Exercise goal ▸
Copy the listing below line for line, starting at its first line and ending with the line that has "bpy.context.scene.collection.objects.link(state.bodies[body])" in it. Add nothing.
■ ■ ■ ■ ■ ■ ■
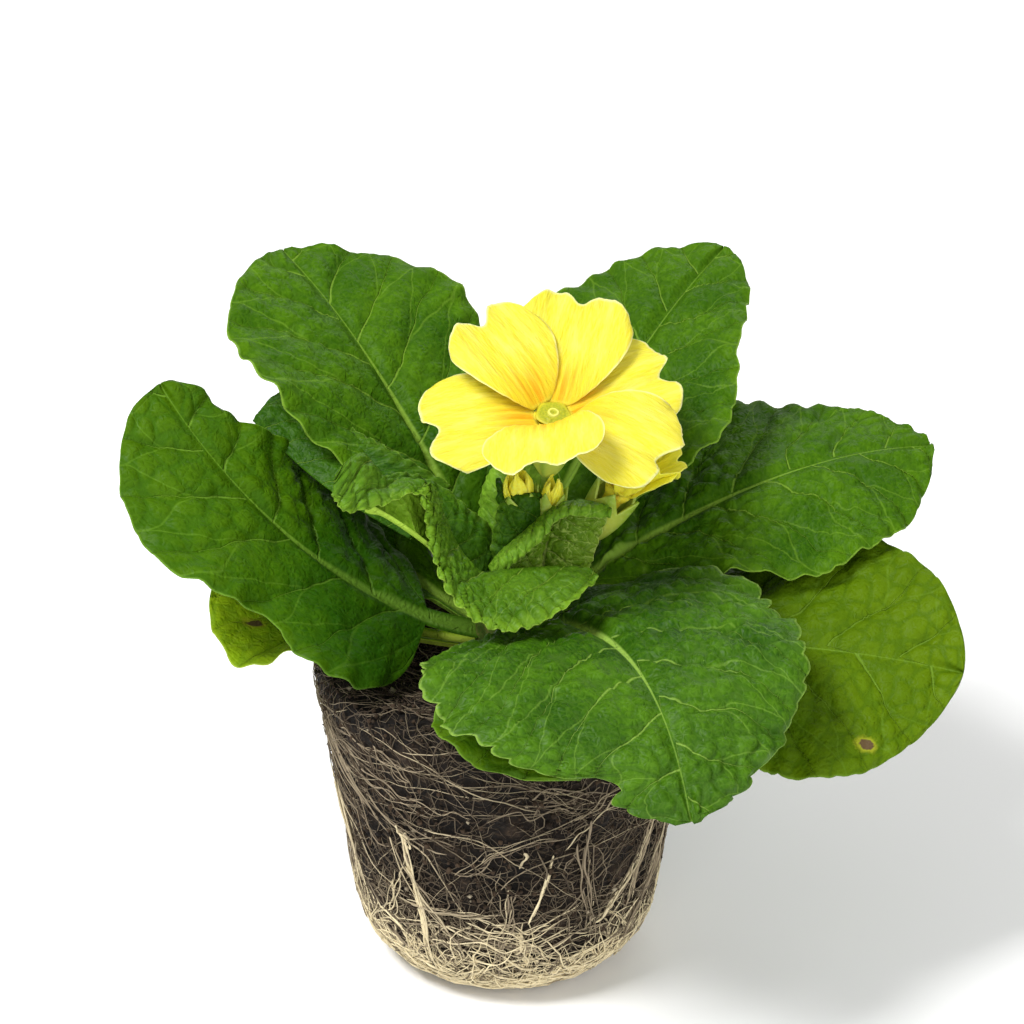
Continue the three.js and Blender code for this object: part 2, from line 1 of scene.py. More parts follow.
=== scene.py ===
"""The looks of a primrose with a bare root ball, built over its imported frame.

Sizes are in millimetres until a mesh is made, and angles in degrees. +Z is up and -Y is the front. The ball,
the flowers and most leaves have the driving values of the frame's solids. The leaves that are folded are set
out anew, as patches.
"""
import json
import math
from functools import cache

import bpy
import numpy as np
from mathutils import Vector
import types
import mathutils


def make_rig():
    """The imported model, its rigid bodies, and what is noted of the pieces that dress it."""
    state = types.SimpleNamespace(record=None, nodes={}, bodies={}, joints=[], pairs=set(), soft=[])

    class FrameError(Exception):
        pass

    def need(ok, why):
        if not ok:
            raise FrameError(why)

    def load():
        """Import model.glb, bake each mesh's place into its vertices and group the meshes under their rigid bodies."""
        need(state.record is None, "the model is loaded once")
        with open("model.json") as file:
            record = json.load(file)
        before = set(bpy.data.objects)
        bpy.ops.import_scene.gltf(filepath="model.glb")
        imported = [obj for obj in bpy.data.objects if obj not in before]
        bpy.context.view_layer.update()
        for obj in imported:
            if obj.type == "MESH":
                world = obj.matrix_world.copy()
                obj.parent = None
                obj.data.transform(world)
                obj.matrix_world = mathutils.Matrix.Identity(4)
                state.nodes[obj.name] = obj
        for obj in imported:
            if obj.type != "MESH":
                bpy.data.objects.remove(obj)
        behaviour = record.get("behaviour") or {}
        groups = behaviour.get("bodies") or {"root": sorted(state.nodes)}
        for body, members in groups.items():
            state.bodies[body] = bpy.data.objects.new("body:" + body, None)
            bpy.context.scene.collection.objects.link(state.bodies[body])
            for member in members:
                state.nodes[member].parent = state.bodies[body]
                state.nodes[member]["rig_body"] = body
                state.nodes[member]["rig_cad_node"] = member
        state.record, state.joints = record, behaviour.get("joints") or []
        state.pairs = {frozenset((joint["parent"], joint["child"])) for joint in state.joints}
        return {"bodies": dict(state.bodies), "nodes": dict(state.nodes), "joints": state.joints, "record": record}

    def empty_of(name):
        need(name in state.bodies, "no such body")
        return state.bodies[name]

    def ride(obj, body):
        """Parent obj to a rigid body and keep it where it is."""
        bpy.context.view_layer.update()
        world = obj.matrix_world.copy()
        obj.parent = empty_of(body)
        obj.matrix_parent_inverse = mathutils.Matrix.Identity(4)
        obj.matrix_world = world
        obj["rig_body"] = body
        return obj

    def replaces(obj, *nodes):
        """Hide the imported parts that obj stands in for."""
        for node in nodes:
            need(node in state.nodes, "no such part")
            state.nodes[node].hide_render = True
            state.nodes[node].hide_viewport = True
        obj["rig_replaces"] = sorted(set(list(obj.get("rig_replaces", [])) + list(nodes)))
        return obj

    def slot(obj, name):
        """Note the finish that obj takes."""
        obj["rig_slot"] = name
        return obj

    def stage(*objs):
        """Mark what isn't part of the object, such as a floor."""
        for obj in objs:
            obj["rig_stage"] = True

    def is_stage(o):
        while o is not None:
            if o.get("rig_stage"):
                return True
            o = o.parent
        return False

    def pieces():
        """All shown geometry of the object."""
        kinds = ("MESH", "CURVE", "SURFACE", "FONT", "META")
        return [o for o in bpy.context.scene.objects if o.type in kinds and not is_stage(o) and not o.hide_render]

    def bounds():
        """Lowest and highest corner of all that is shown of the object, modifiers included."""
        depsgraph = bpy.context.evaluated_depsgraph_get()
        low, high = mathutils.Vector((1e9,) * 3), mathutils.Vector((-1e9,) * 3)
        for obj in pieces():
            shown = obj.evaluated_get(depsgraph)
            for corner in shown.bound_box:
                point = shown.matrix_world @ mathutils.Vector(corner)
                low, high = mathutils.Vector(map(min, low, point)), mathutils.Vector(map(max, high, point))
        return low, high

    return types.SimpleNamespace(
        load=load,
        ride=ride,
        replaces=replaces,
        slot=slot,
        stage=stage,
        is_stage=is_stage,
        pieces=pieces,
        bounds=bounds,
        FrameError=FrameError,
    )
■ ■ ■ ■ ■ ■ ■
The response ▸
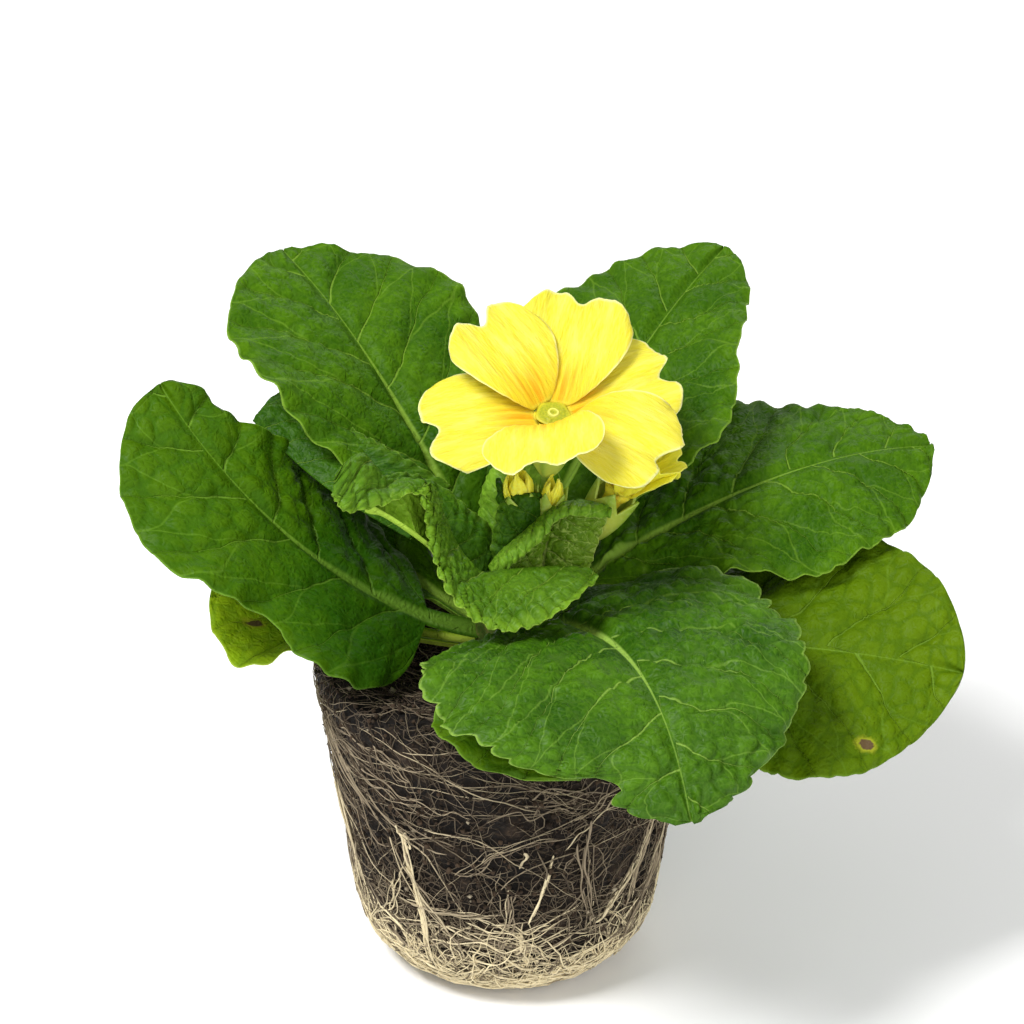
Continue the three.js and Blender code for this object: part 2, from line 1 of scene.py. More parts follow.
=== scene.py ===
"""The looks of a primrose with a bare root ball, built over its imported frame.

Sizes are in millimetres until a mesh is made, and angles in degrees. +Z is up and -Y is the front. The ball,
the flowers and most leaves have the driving values of the frame's solids. The leaves that are folded are set
out anew, as patches.
"""
import json
import math
from functools import cache

import bpy
import numpy as np
from mathutils import Vector
import types
import mathutils


def make_rig():
    """The imported model, its rigid bodies, and what is noted of the pieces that dress it."""
    state = types.SimpleNamespace(record=None, nodes={}, bodies={}, joints=[], pairs=set(), soft=[])

    class FrameError(Exception):
        pass

    def need(ok, why):
        if not ok:
            raise FrameError(why)

    def load():
        """Import model.glb, bake each mesh's place into its vertices and group the meshes under their rigid bodies."""
        need(state.record is None, "the model is loaded once")
        with open("model.json") as file:
            record = json.load(file)
        before = set(bpy.data.objects)
        bpy.ops.import_scene.gltf(filepath="model.glb")
        imported = [obj for obj in bpy.data.objects if obj not in before]
        bpy.context.view_layer.update()
        for obj in imported:
            if obj.type == "MESH":
                world = obj.matrix_world.copy()
                obj.parent = None
                obj.data.transform(world)
                obj.matrix_world = mathutils.Matrix.Identity(4)
                state.nodes[obj.name] = obj
        for obj in imported:
            if obj.type != "MESH":
                bpy.data.objects.remove(obj)
        behaviour = record.get("behaviour") or {}
        groups = behaviour.get("bodies") or {"root": sorted(state.nodes)}
        for body, members in groups.items():
            state.bodies[body] = bpy.data.objects.new("body:" + body, None)
            bpy.context.scene.collection.objects.link(state.bodies[body])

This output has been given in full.